> _EXERCISE_: Below is the data. Give it again, complete and exact.

** Start of COLLECTED MATERIAL **

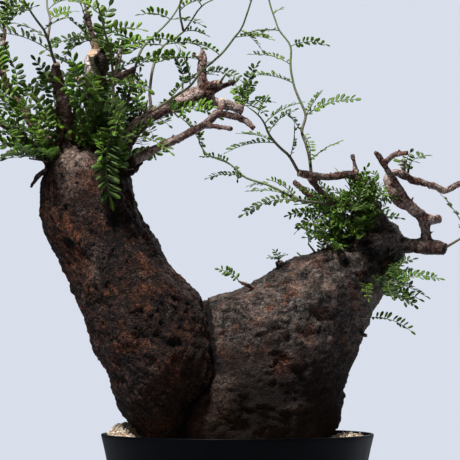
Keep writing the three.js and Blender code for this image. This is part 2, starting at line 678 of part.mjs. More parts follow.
const group = new THREE.Group();
const woodGuard = makeWood(GAP);
group.add(meshOf("pot", makePot(), COLOUR.pot, 0.35));
group.add(meshOf("soil", makeSoil(woodGuard), COLOUR.soil, 0.95));
group.add(meshOf("caudex_and_branches", makeWood(0), COLOUR.bark, 0.9));
makeShoots(woodGuard).forEach(({ name, solid }) => group.add(meshOf(name, solid, COLOUR.leaf, 0.55)));

export default group;
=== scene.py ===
# A potted Operculicarya pachypus bonsai: the fine caudex, branches, foliage, pot and grit around the
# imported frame. Blender objects are in metres; the shapes below are worked out in millimetres.
import math

import bpy
import numpy as np
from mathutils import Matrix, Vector
from mathutils.kdtree import KDTree


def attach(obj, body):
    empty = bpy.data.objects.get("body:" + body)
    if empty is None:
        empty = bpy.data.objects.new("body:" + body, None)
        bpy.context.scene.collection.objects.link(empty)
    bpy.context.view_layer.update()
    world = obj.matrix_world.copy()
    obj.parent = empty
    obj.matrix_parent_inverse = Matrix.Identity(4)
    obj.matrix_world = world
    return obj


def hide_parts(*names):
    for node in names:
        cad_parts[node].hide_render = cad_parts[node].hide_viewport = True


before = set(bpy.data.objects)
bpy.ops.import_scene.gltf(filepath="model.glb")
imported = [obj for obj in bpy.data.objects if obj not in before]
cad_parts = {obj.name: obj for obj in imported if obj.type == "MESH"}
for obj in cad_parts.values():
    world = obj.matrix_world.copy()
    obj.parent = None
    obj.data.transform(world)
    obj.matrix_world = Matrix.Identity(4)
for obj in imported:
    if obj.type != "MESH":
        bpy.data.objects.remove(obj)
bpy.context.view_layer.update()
MM = 0.001
TURN = math.tau
GOLDEN = TURN * 0.381966

# The pot and its drain holes have the frame's measures, and "rounded" is how far each corner is eased
POT = {
    "height": 150, "rim": 102.5, "base": 73, "wall": 2.5, "floor": 4, "flare_height": 14, "flare_out": 0.6,
    "rounded": {"foot": 1.2, "flare": 6, "rim": 1.3, "lip": 0.9, "floor": 2}, "sides": 160,
}
DRAIN = {"count": 4, "radius": 6, "circle": 45, "sides": 32}
# The grit: a heap rises between the "heaped" shares of a slope from the wall, and the bed under the grains
# keeps the gap from the pot
SOIL = {"below_rim": 5, "slope": 30, "heaped": (-0.35, 0.3), "grit": 0.9, "gap": 0.35}
SURFACE = POT["height"] - SOIL["below_rim"]
BED = {"sides": 96, "rings": 26, "below": 1.2, "tone": 0.22}
# Heaps against the caudex: the x and y of the middle, the radii along them, and the height
MOUNDS = [[-84, -8, 30, 38, 13.2], [84, 2, 24, 34, 5.4]]
GRAIN = {"pitch": 2.05, "least": 0.75, "most": 1.55, "from_wall": 1.6, "sunk": 0.5, "seed": 11}
# A grain before it is roughened: an icosahedron
RATIO = (1 + 5**0.5) / 2
GRAIN_CORNERS = [np.roll((a, b, 0), k) for k in range(3) for b in (RATIO, -RATIO) for a in (-1, 1)]
GRAIN_FACES = [
    (0, 11, 5), (0, 5, 1), (0, 1, 7), (0, 7, 10), (0, 10, 11), (1, 5, 9), (5, 11, 4), (11, 10, 2),
    (10, 7, 6), (7, 1, 8), (3, 9, 4), (3, 4, 2), (3, 2, 6), (3, 6, 8), (3, 8, 9), (4, 9, 5), (2, 4, 11),
    (6, 2, 10), (8, 6, 7), (9, 8, 1),
]
# Colours of the grains by their tone from 0 to 1
GRIT_TONES = [
    (0.0, (0.28, 0.2, 0.14)), (0.3, (0.6, 0.47, 0.34)), (0.6, (0.82, 0.7, 0.55)),
    (0.85, (0.88, 0.82, 0.72)), (1.0, (0.56, 0.27, 0.11)),
]

LIMB = {"rings": 150, "sides": 180, "voxel": 1.39}
# The caudex's bark: the sizes of its plates, chips, ridges and lumps along x, y and z, how wide the cracks
# are as a share of a plate, and how far the left limb's plates lean along x for each mm above a height
BARK = {
    "plate": (6.5, 6.5, 7.5), "chip": (3.2, 3.2, 3.4), "ridge": (10, 10, 4.2),
    "fine_ridge": (5.5, 5.5, 2.4), "lump": (24, 24, 30), "crack": 0.22, "small_crack": 0.3,
    "lean": 0.43, "lean_from": 230,
}
# Heights on the caudex between which each of these sets in, or fades where the first is the higher one
LEVELS = {
    "front": (258, 250), "crease": (142, 160), "back_crease": (160, 205), "crease_top": (262, 248),
    "folds": (160, 176), "folds_top": (226, 208), "grey": (170, 260), "rust": (160, 220),
}
# Heights over which the caudex grows darker towards its foot: partly a moist stain, partly painted shade
DAMP_AND_SHADE = (258, 174)
# Folds of the left limb's bark: their pitch, and how far from the crease they set in and end
FOLDS = {"pitch": 4.6, "outer": (-17, -4), "inner": (-1.5, -3)}
# Branches: how far up one its collar of bark reaches, the least radius of a cut end that shows bare wood,
# and how far from its tip a rotted end is dark
WOOD = {
    "sides": 16, "step": 1.6, "voxel": 0.72, "collar": 13, "plate": (4.2, 4.2, 5.2), "crack": 0.3,
    "least_cut": 2.2, "rot": 7,
}
SPURS = {"each": 9, "least": 1.4, "most": 3.2, "radius": 0.95, "sides": 8, "seed": 5}
TWIG = {"sides": 6, "long_root": 1.25, "side_root": 0.95, "long_end": 0.5, "short": (1.15, 0.6)}
SHORT = {"fan": 1.05, "fan_step": 0.22, "step": 4, "more_step": 2.2, "least": 0.85, "vary": 0.25}
# A leaf: at the usual length its leaflets have their own size, a share of them is lost, and they open by
# so many degrees at its root and by "closing" fewer at its tip
LEAF = {
    "arch": 0.5, "bow": 0.09, "petiole": 3.5, "stalk": (0.42, 0.22), "usual": 36, "pitch": 0.56,
    "leaflet": 6.9, "broad": 0.235, "thick": 0.16, "raised": 0.38, "lost": 0.03, "open": 72, "closing": 20,
}
# A leaflet's rows from base to tip, as the share of its length and of its half width
LEAFLET_ROWS = [(0.07, 0.26), (0.27, 0.76), (0.5, 0.99), (0.73, 0.95), (0.91, 0.6)]
FACE = {"middle": 8, "up": 0.75}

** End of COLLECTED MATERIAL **

> _WRITTEN ANSWER_:
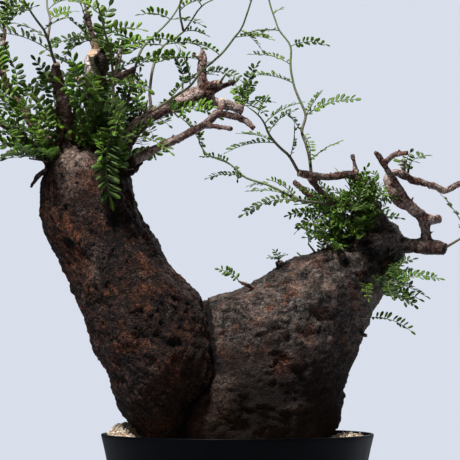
Keep writing the three.js and Blender code for this image. This is part 2, starting at line 678 of part.mjs. More parts follow.
const group = new THREE.Group();
const woodGuard = makeWood(GAP);
group.add(meshOf("pot", makePot(), COLOUR.pot, 0.35));
group.add(meshOf("soil", makeSoil(woodGuard), COLOUR.soil, 0.95));
group.add(meshOf("caudex_and_branches", makeWood(0), COLOUR.bark, 0.9));
makeShoots(woodGuard).forEach(({ name, solid }) => group.add(meshOf(name, solid, COLOUR.leaf, 0.55)));

export default group;
=== scene.py ===
# A potted Operculicarya pachypus bonsai: the fine caudex, branches, foliage, pot and grit around the
# imported frame. Blender objects are in metres; the shapes below are worked out in millimetres.
import math

import bpy
import numpy as np
from mathutils import Matrix, Vector
from mathutils.kdtree import KDTree


def attach(obj, body):
    empty = bpy.data.objects.get("body:" + body)
    if empty is None:
        empty = bpy.data.objects.new("body:" + body, None)
        bpy.context.scene.collection.objects.link(empty)
    bpy.context.view_layer.update()
    world = obj.matrix_world.copy()
    obj.parent = empty
    obj.matrix_parent_inverse = Matrix.Identity(4)
    obj.matrix_world = world
    return obj


def hide_parts(*names):
    for node in names:
        cad_parts[node].hide_render = cad_parts[node].hide_viewport = True


before = set(bpy.data.objects)
bpy.ops.import_scene.gltf(filepath="model.glb")
imported = [obj for obj in bpy.data.objects if obj not in before]
cad_parts = {obj.name: obj for obj in imported if obj.type == "MESH"}
for obj in cad_parts.values():
    world = obj.matrix_world.copy()
    obj.parent = None
    obj.data.transform(world)
    obj.matrix_world = Matrix.Identity(4)
for obj in imported:
    if obj.type != "MESH":
        bpy.data.objects.remove(obj)
bpy.context.view_layer.update()
MM = 0.001
TURN = math.tau
GOLDEN = TURN * 0.381966

# The pot and its drain holes have the frame's measures, and "rounded" is how far each corner is eased
POT = {
    "height": 150, "rim": 102.5, "base": 73, "wall": 2.5, "floor": 4, "flare_height": 14, "flare_out": 0.6,
    "rounded": {"foot": 1.2, "flare": 6, "rim": 1.3, "lip": 0.9, "floor": 2}, "sides": 160,
}
DRAIN = {"count": 4, "radius": 6, "circle": 45, "sides": 32}
# The grit: a heap rises between the "heaped" shares of a slope from the wall, and the bed under the grains
# keeps the gap from the pot
SOIL = {"below_rim": 5, "slope": 30, "heaped": (-0.35, 0.3), "grit": 0.9, "gap": 0.35}
SURFACE = POT["height"] - SOIL["below_rim"]
BED = {"sides": 96, "rings": 26, "below": 1.2, "tone": 0.22}
# Heaps against the caudex: the x and y of the middle, the radii along them, and the height
MOUNDS = [[-84, -8, 30, 38, 13.2], [84, 2, 24, 34, 5.4]]
GRAIN = {"pitch": 2.05, "least": 0.75, "most": 1.55, "from_wall": 1.6, "sunk": 0.5, "seed": 11}
# A grain before it is roughened: an icosahedron
RATIO = (1 + 5**0.5) / 2
GRAIN_CORNERS = [np.roll((a, b, 0), k) for k in range(3) for b in (RATIO, -RATIO) for a in (-1, 1)]
GRAIN_FACES = [
    (0, 11, 5), (0, 5, 1), (0, 1, 7), (0, 7, 10), (0, 10, 11), (1, 5, 9), (5, 11, 4), (11, 10, 2),
    (10, 7, 6), (7, 1, 8), (3, 9, 4), (3, 4, 2), (3, 2, 6), (3, 6, 8), (3, 8, 9), (4, 9, 5), (2, 4, 11),
    (6, 2, 10), (8, 6, 7), (9, 8, 1),
]
# Colours of the grains by their tone from 0 to 1
GRIT_TONES = [
    (0.0, (0.28, 0.2, 0.14)), (0.3, (0.6, 0.47, 0.34)), (0.6, (0.82, 0.7, 0.55)),
    (0.85, (0.88, 0.82, 0.72)), (1.0, (0.56, 0.27, 0.11)),
]

LIMB = {"rings": 150, "sides": 180, "voxel": 1.39}
# The caudex's bark: the sizes of its plates, chips, ridges and lumps along x, y and z, how wide the cracks
# are as a share of a plate, and how far the left limb's plates lean along x for each mm above a height
BARK = {
    "plate": (6.5, 6.5, 7.5), "chip": (3.2, 3.2, 3.4), "ridge": (10, 10, 4.2),
    "fine_ridge": (5.5, 5.5, 2.4), "lump": (24, 24, 30), "crack": 0.22, "small_crack": 0.3,
    "lean": 0.43, "lean_from": 230,
}
# Heights on the caudex between which each of these sets in, or fades where the first is the higher one
LEVELS = {
    "front": (258, 250), "crease": (142, 160), "back_crease": (160, 205), "crease_top": (262, 248),
    "folds": (160, 176), "folds_top": (226, 208), "grey": (170, 260), "rust": (160, 220),
}
# Heights over which the caudex grows darker towards its foot: partly a moist stain, partly painted shade
DAMP_AND_SHADE = (258, 174)
# Folds of the left limb's bark: their pitch, and how far from the crease they set in and end
FOLDS = {"pitch": 4.6, "outer": (-17, -4), "inner": (-1.5, -3)}
# Branches: how far up one its collar of bark reaches, the least radius of a cut end that shows bare wood,
# and how far from its tip a rotted end is dark
WOOD = {
    "sides": 16, "step": 1.6, "voxel": 0.72, "collar": 13, "plate": (4.2, 4.2, 5.2), "crack": 0.3,
    "least_cut": 2.2, "rot": 7,
}
SPURS = {"each": 9, "least": 1.4, "most": 3.2, "radius": 0.95, "sides": 8, "seed": 5}
TWIG = {"sides": 6, "long_root": 1.25, "side_root": 0.95, "long_end": 0.5, "short": (1.15, 0.6)}
SHORT = {"fan": 1.05, "fan_step": 0.22, "step": 4, "more_step": 2.2, "least": 0.85, "vary": 0.25}
# A leaf: at the usual length its leaflets have their own size, a share of them is lost, and they open by
# so many degrees at its root and by "closing" fewer at its tip
LEAF = {
    "arch": 0.5, "bow": 0.09, "petiole": 3.5, "stalk": (0.42, 0.22), "usual": 36, "pitch": 0.56,
    "leaflet": 6.9, "broad": 0.235, "thick": 0.16, "raised": 0.38, "lost": 0.03, "open": 72, "closing": 20,
}
# A leaflet's rows from base to tip, as the share of its length and of its half width
LEAFLET_ROWS = [(0.07, 0.26), (0.27, 0.76), (0.5, 0.99), (0.73, 0.95), (0.91, 0.6)]
FACE = {"middle": 8, "up": 0.75}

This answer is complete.